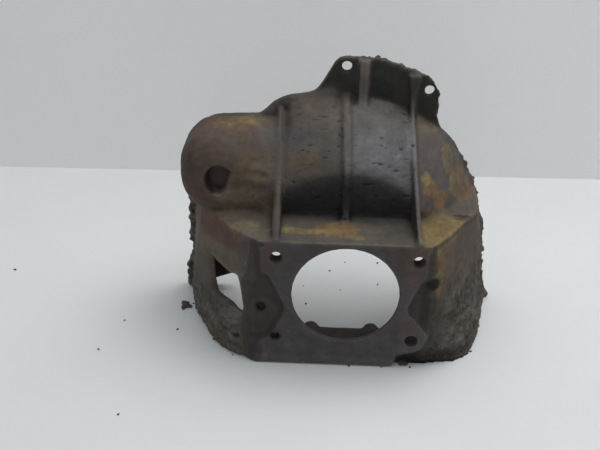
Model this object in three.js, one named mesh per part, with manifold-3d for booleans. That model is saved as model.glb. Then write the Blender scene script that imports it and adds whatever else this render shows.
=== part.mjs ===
// Cast-iron clutch bell housing for a manual transmission, standing on its open
// bottom rim. Millimetres, +Z up. +Y runs along the shaft axis from the
// transmission face (front) to the engine flange (rear); +X is to the right
// seen from the transmission face.
// Shapes are drawn from the centre of the register bore in the machined face.
// The finished part stands on Z = 0: its origin is on the bottom rim, straight
// below the shaft axis, in the middle of the rim's front bar.
import * as THREE from 'three';
import { mergeVertices } from 'three/addons/utils/BufferGeometryUtils.js';
import Module from 'manifold-3d';

const wasm = await Module();
wasm.setup();

// ---- driving dimensions ----------------------------------------------------
// Places are [x, z] from the shaft axis.
const DEPTH = 174;            // transmission face to engine flange face
const FLOOR = -98;            // bottom rim plane, below the shaft axis
const RIM_MID = 35;           // middle of the rim's front bar, behind the machined face
const RIM_BAR_REAR = 63;      // rear edge of that bar
const CASE_FLOOR = -86;       // inside floor, on top of the bar
const TOP = 68;               // flat top of the transmission block
const LOW_Z = -58;            // height of the low plan outline
const FACE_WALL = 16;         // thickness of the wall that carries the bore
const PAD = 5;                // the machined pad stands this far out of the wall
const PAD_REAR = PAD + 4;     // pads are sunk into the wall up to here
const SKIN = 8;               // general casting wall
const REAR_WALL = 62;         // outside of the bell's closed front end
const BELL_RISE = 1.045;      // the bell is a little taller than wide

const BORE_R = 61;            // register bore
const LAND = 4.5;             // depth of the register bore before it flares
const FLARE_R = BORE_R + 12.5;
const BORE_CHAMFER = 0.8;
const BOLT_X = 79.5;          // transmission bolt rectangle, half width
const BOLT_TOP = 47.3;        // upper bolt row
const BOLT_LOW = -58.8;       // lower bolt row
const BOLT_R = 6.8;           // clearance holes for 1/2 inch bolts
const BOLT_LOW_LEFT_R = 5.4;  // the lower left hole is smaller
const BOLT_BOSS_R = 13.5;

const STARTER = [-150, 103];  // starter bulge axis
const STARTER_R = 49;
const STARTER_FRONT = 66;     // outside of the bulge's closed end
const STARTER_POCKET = 19;    // depth of the opening in that end
const STARTER_LINING_R = 26;  // round thickening behind the end
const STARTER_LINING_RISE = 3.5;

const FLANGE_T = 12;          // engine flange thickness
const FLANGE_FRONT = DEPTH - FLANGE_T;
const CLUTCH_R = 158;         // ring-gear clearance circle in the engine flange
const EAR_HOLES = [[-5.8, 217.4], [94.7, 191.0]];
const EAR_R = 6.6;
const FLANGE_BOSS_R = 11;
const FLANGE_BOSS_DEPTH = 24;
const TAPPED = [[-180, 12], [163.5, 8]];       // for bolts from the engine side
const TAPPED_R = 5.5;
const TAPPED_DEPTH = 22;
const DOWELS = [[-182, -48], [170.5, -46]];
const DOWEL_R = 8;
const DOWEL_IN_R = 5.5;
const DOWEL_DEPTH = 9;        // half of each dowel sits in the housing
const DOWEL_CHAMFER = 0.8;

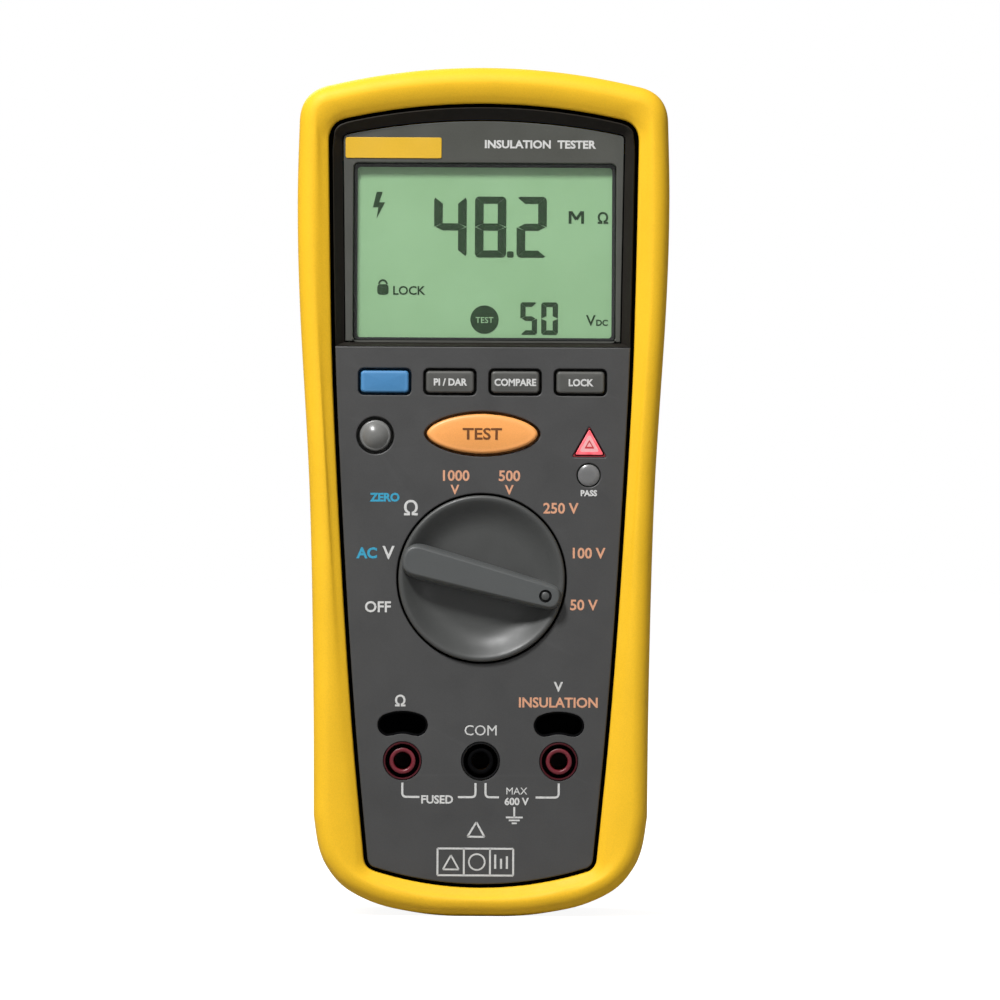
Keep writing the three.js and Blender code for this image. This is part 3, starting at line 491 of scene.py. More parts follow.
def ink(name, rgb):
    """Screen-printed ink: slightly uneven cover."""
    n = Nodes(name)
    colour = srgb(*rgb)
    cover = n.span(n.noise(0.35, 3), 0, 1, 0.25, 0.5)
    n.put("Base Color", n.mix(cover, scaled(colour, 0.78), colour))
    n.put("Roughness", n.span(n.noise(1.5), 0.49, 0.61))
    n.put("Normal", n.bump(n.noise(0.25, 2), 0.1, 0.01))
    return n.material


M = {
    "yellow": plastic("yellow_overmould", (234, 184, 36), 0.55, 0.3, 0.28, 0.03, 0.12, 0.22),
    "deck": plastic("deck_plastic", (61, 61, 61), 0.5, 0.3, 0.3, 0.05, 0.25),
    # Deck grey painted much darker: painted shade on the sunk walls round the display.
    "slope": plastic("deck_grey_painted_shade", (30, 27, 23), 0.6, 0.2, 0.3, 0.05, 0.1, 0.2),
    "bezel": plastic("bezel_plastic", (72, 73, 68), 0.42, 0.15, 0.25, 0.04, 0.25),
    "knob": plastic("knob_plastic", (66, 67, 66), 0.46, 0.15, 0.25, 0.05, 0.2, 0.5),
    # The knob's grey made paler for its grip bar: a painted highlight for the lit top of the bar.
    "grip": plastic("knob_grey_painted_highlight", (78, 80, 80), 0.45, 0.15, 0.25, 0.04, 0.25, 0.4),
    # Near-black, matt and almost without gloss: black plastic darkened into painted shade, for the gap behind
    # the rim, the probe slots and the common socket's post.
    "black_and_painted_shade": plastic("near_black_painted_shade_plastic", (4, 4, 5), 0.8, 0.2, 0.25, 0.05, 0.0, 0.05),
    "maroon": plastic("socket_dark_plastic", (66, 16, 24), 0.45, 0.1, 0.25, 0.05, 0.1, 0.3),
    "lamp_core": plastic("lens_centre", (230, 166, 168), 0.3, 0.1, 0.5, 0.05, 0.0, 0.4),
    "lamp_edge": plastic("lens_edge", (150, 52, 58), 0.3, 0.1, 0.5, 0.08, 0.0, 0.4),
    "black": plastic("black_plastic", (9, 9, 10), 0.5, 0.2, 0.25, 0.05, 0.1, 0.25),
    "badge": plastic("badge_plastic", (214, 170, 44), 0.4, 0.08, 0.3, 0.04, 0.0),
    "blue": plastic("blue_key_plastic", (62, 122, 170), 0.48, 0.2, 0.25, 0.04, 0.15),
    "key": plastic("key_plastic", (72, 72, 69), 0.5, 0.25, 0.25, 0.05, 0.25),
    "round": plastic("round_key_plastic", (108, 108, 106), 0.34, 0.12, 0.25, 0.04, 0.2),
    "orange": plastic("test_key_plastic", (234, 158, 84), 0.42, 0.12, 0.25, 0.04, 0.1),
    "red": plastic("socket_red_plastic", (104, 25, 37), 0.36, 0.1, 0.25, 0.04, 0.3),
    "rear_dark": plastic("stand_plastic", (52, 53, 55), 0.5, 0.35, 0.3, 0.05, 0.25),
    "natural": plastic("natural_nylon", (214, 208, 190), 0.45, 0.1, 0.3, 0.04, 0.1),
    "board": plastic("board_green", (28, 104, 62), 0.35, 0.3, 1.2, 0.12, 0.1, 0.5),
    "core": plastic("transformer_core", (86, 70, 54), 0.6, 0.5, 0.4, 0.1, 0.2),
    "sleeve": plastic("capacitor_sleeve", (36, 62, 118), 0.35, 0.05, 0.4, 0.04, 0.1),
    "ceramic": plastic("fuse_body", (226, 220, 204), 0.3, 0.05, 0.3, 0.03, 0.05),
    "cell": plastic("cell_sleeve", (172, 112, 44), 0.3, 0.06, 0.3, 0.05, 0.1),
    "keypad": plastic("keypad_rubber", (138, 142, 146), 0.7, 0.2, 0.3, 0.05, 0.1),
    "diffuser": plastic("backlight_panel", (232, 240, 224), 0.4, 0.05, 0.3, 0.02, 0.0),
    "lamp_grey": plastic("pass_lens", (110, 110, 110), 0.25, 0.2, 1.1, 0.12, 0.1, 0.6),
    "diode_red": plastic("red_diode", (214, 66, 66), 0.25, 0.03, 0.3, 0.03, 0.0),
    "diode_green": plastic("green_diode", (96, 176, 104), 0.25, 0.03, 0.3, 0.03, 0.0),
    "steel": metal("plated_steel", (196, 198, 202), 0.3),
    "brass": metal("socket_brass", (150, 112, 52), 0.34),
    "white_ink": ink("white_ink", (196, 196, 194)),
    "tan_ink": ink("tan_ink", (206, 150, 118)),
    "cyan_ink": ink("cyan_ink", (46, 146, 178)),
    "brown_ink": ink("brown_ink", (104, 58, 14)),
    "lamp_mark": ink("lamp_mark", (190, 48, 56)),
}


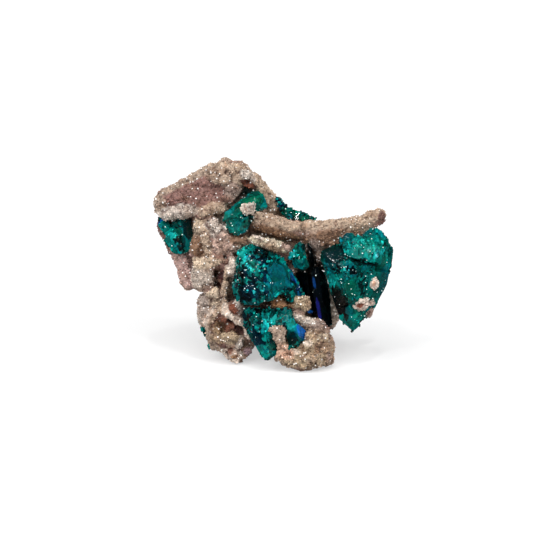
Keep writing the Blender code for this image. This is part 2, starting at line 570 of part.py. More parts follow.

> **PROBLEM**: Write out the full listing exactly as given.

> **RESULT**:
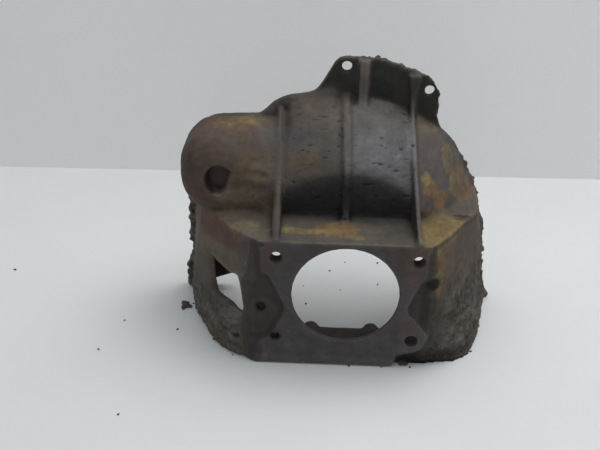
Model this object in three.js, one named mesh per part, with manifold-3d for booleans. That model is saved as model.glb. Then write the Blender scene script that imports it and adds whatever else this render shows.
=== part.mjs ===
// Cast-iron clutch bell housing for a manual transmission, standing on its open
// bottom rim. Millimetres, +Z up. +Y runs along the shaft axis from the
// transmission face (front) to the engine flange (rear); +X is to the right
// seen from the transmission face.
// Shapes are drawn from the centre of the register bore in the machined face.
// The finished part stands on Z = 0: its origin is on the bottom rim, straight
// below the shaft axis, in the middle of the rim's front bar.
import * as THREE from 'three';
import { mergeVertices } from 'three/addons/utils/BufferGeometryUtils.js';
import Module from 'manifold-3d';

const wasm = await Module();
wasm.setup();

// ---- driving dimensions ----------------------------------------------------
// Places are [x, z] from the shaft axis.
const DEPTH = 174;            // transmission face to engine flange face
const FLOOR = -98;            // bottom rim plane, below the shaft axis
const RIM_MID = 35;           // middle of the rim's front bar, behind the machined face
const RIM_BAR_REAR = 63;      // rear edge of that bar
const CASE_FLOOR = -86;       // inside floor, on top of the bar
const TOP = 68;               // flat top of the transmission block
const LOW_Z = -58;            // height of the low plan outline
const FACE_WALL = 16;         // thickness of the wall that carries the bore
const PAD = 5;                // the machined pad stands this far out of the wall
const PAD_REAR = PAD + 4;     // pads are sunk into the wall up to here
const SKIN = 8;               // general casting wall
const REAR_WALL = 62;         // outside of the bell's closed front end
const BELL_RISE = 1.045;      // the bell is a little taller than wide

const BORE_R = 61;            // register bore
const LAND = 4.5;             // depth of the register bore before it flares
const FLARE_R = BORE_R + 12.5;
const BORE_CHAMFER = 0.8;
const BOLT_X = 79.5;          // transmission bolt rectangle, half width
const BOLT_TOP = 47.3;        // upper bolt row
const BOLT_LOW = -58.8;       // lower bolt row
const BOLT_R = 6.8;           // clearance holes for 1/2 inch bolts
const BOLT_LOW_LEFT_R = 5.4;  // the lower left hole is smaller
const BOLT_BOSS_R = 13.5;

const STARTER = [-150, 103];  // starter bulge axis
const STARTER_R = 49;
const STARTER_FRONT = 66;     // outside of the bulge's closed end
const STARTER_POCKET = 19;    // depth of the opening in that end
const STARTER_LINING_R = 26;  // round thickening behind the end
const STARTER_LINING_RISE = 3.5;

const FLANGE_T = 12;          // engine flange thickness
const FLANGE_FRONT = DEPTH - FLANGE_T;
const CLUTCH_R = 158;         // ring-gear clearance circle in the engine flange
const EAR_HOLES = [[-5.8, 217.4], [94.7, 191.0]];
const EAR_R = 6.6;
const FLANGE_BOSS_R = 11;
const FLANGE_BOSS_DEPTH = 24;
const TAPPED = [[-180, 12], [163.5, 8]];       // for bolts from the engine side
const TAPPED_R = 5.5;
const TAPPED_DEPTH = 22;
const DOWELS = [[-182, -48], [170.5, -46]];
const DOWEL_R = 8;
const DOWEL_IN_R = 5.5;
const DOWEL_DEPTH = 9;        // half of each dowel sits in the housing
const DOWEL_CHAMFER = 0.8;

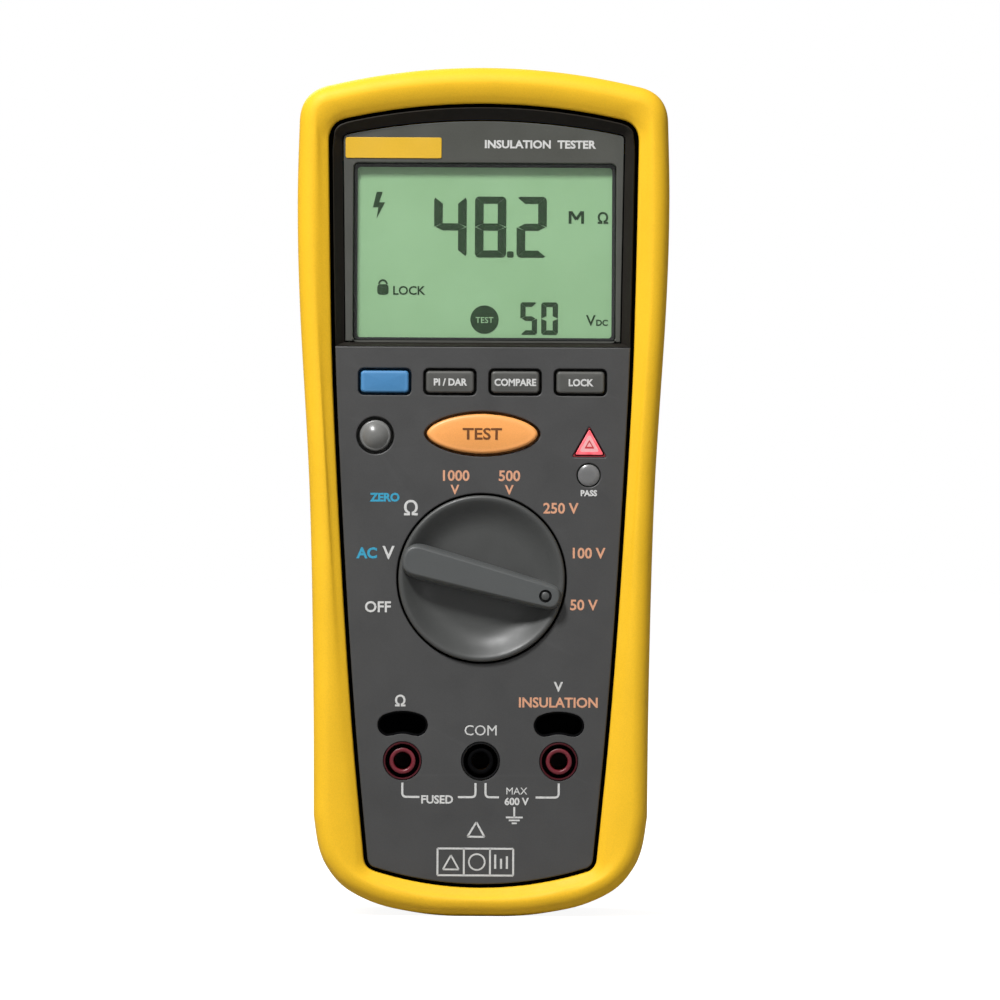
Keep writing the three.js and Blender code for this image. This is part 3, starting at line 491 of scene.py. More parts follow.
def ink(name, rgb):
    """Screen-printed ink: slightly uneven cover."""
    n = Nodes(name)
    colour = srgb(*rgb)
    cover = n.span(n.noise(0.35, 3), 0, 1, 0.25, 0.5)
    n.put("Base Color", n.mix(cover, scaled(colour, 0.78), colour))
    n.put("Roughness", n.span(n.noise(1.5), 0.49, 0.61))
    n.put("Normal", n.bump(n.noise(0.25, 2), 0.1, 0.01))
    return n.material


M = {
    "yellow": plastic("yellow_overmould", (234, 184, 36), 0.55, 0.3, 0.28, 0.03, 0.12, 0.22),
    "deck": plastic("deck_plastic", (61, 61, 61), 0.5, 0.3, 0.3, 0.05, 0.25),
    # Deck grey painted much darker: painted shade on the sunk walls round the display.
    "slope": plastic("deck_grey_painted_shade", (30, 27, 23), 0.6, 0.2, 0.3, 0.05, 0.1, 0.2),
    "bezel": plastic("bezel_plastic", (72, 73, 68), 0.42, 0.15, 0.25, 0.04, 0.25),
    "knob": plastic("knob_plastic", (66, 67, 66), 0.46, 0.15, 0.25, 0.05, 0.2, 0.5),
    # The knob's grey made paler for its grip bar: a painted highlight for the lit top of the bar.
    "grip": plastic("knob_grey_painted_highlight", (78, 80, 80), 0.45, 0.15, 0.25, 0.04, 0.25, 0.4),
    # Near-black, matt and almost without gloss: black plastic darkened into painted shade, for the gap behind
    # the rim, the probe slots and the common socket's post.
    "black_and_painted_shade": plastic("near_black_painted_shade_plastic", (4, 4, 5), 0.8, 0.2, 0.25, 0.05, 0.0, 0.05),
    "maroon": plastic("socket_dark_plastic", (66, 16, 24), 0.45, 0.1, 0.25, 0.05, 0.1, 0.3),
    "lamp_core": plastic("lens_centre", (230, 166, 168), 0.3, 0.1, 0.5, 0.05, 0.0, 0.4),
    "lamp_edge": plastic("lens_edge", (150, 52, 58), 0.3, 0.1, 0.5, 0.08, 0.0, 0.4),
    "black": plastic("black_plastic", (9, 9, 10), 0.5, 0.2, 0.25, 0.05, 0.1, 0.25),
    "badge": plastic("badge_plastic", (214, 170, 44), 0.4, 0.08, 0.3, 0.04, 0.0),
    "blue": plastic("blue_key_plastic", (62, 122, 170), 0.48, 0.2, 0.25, 0.04, 0.15),
    "key": plastic("key_plastic", (72, 72, 69), 0.5, 0.25, 0.25, 0.05, 0.25),
    "round": plastic("round_key_plastic", (108, 108, 106), 0.34, 0.12, 0.25, 0.04, 0.2),
    "orange": plastic("test_key_plastic", (234, 158, 84), 0.42, 0.12, 0.25, 0.04, 0.1),
    "red": plastic("socket_red_plastic", (104, 25, 37), 0.36, 0.1, 0.25, 0.04, 0.3),
    "rear_dark": plastic("stand_plastic", (52, 53, 55), 0.5, 0.35, 0.3, 0.05, 0.25),
    "natural": plastic("natural_nylon", (214, 208, 190), 0.45, 0.1, 0.3, 0.04, 0.1),
    "board": plastic("board_green", (28, 104, 62), 0.35, 0.3, 1.2, 0.12, 0.1, 0.5),
    "core": plastic("transformer_core", (86, 70, 54), 0.6, 0.5, 0.4, 0.1, 0.2),
    "sleeve": plastic("capacitor_sleeve", (36, 62, 118), 0.35, 0.05, 0.4, 0.04, 0.1),
    "ceramic": plastic("fuse_body", (226, 220, 204), 0.3, 0.05, 0.3, 0.03, 0.05),
    "cell": plastic("cell_sleeve", (172, 112, 44), 0.3, 0.06, 0.3, 0.05, 0.1),
    "keypad": plastic("keypad_rubber", (138, 142, 146), 0.7, 0.2, 0.3, 0.05, 0.1),
    "diffuser": plastic("backlight_panel", (232, 240, 224), 0.4, 0.05, 0.3, 0.02, 0.0),
    "lamp_grey": plastic("pass_lens", (110, 110, 110), 0.25, 0.2, 1.1, 0.12, 0.1, 0.6),
    "diode_red": plastic("red_diode", (214, 66, 66), 0.25, 0.03, 0.3, 0.03, 0.0),
    "diode_green": plastic("green_diode", (96, 176, 104), 0.25, 0.03, 0.3, 0.03, 0.0),
    "steel": metal("plated_steel", (196, 198, 202), 0.3),
    "brass": metal("socket_brass", (150, 112, 52), 0.34),
    "white_ink": ink("white_ink", (196, 196, 194)),
    "tan_ink": ink("tan_ink", (206, 150, 118)),
    "cyan_ink": ink("cyan_ink", (46, 146, 178)),
    "brown_ink": ink("brown_ink", (104, 58, 14)),
    "lamp_mark": ink("lamp_mark", (190, 48, 56)),
}


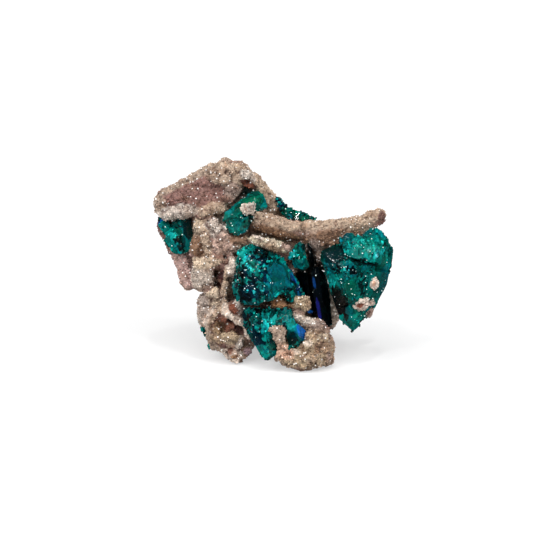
Keep writing the Blender code for this image. This is part 2, starting at line 570 of part.py. More parts follow.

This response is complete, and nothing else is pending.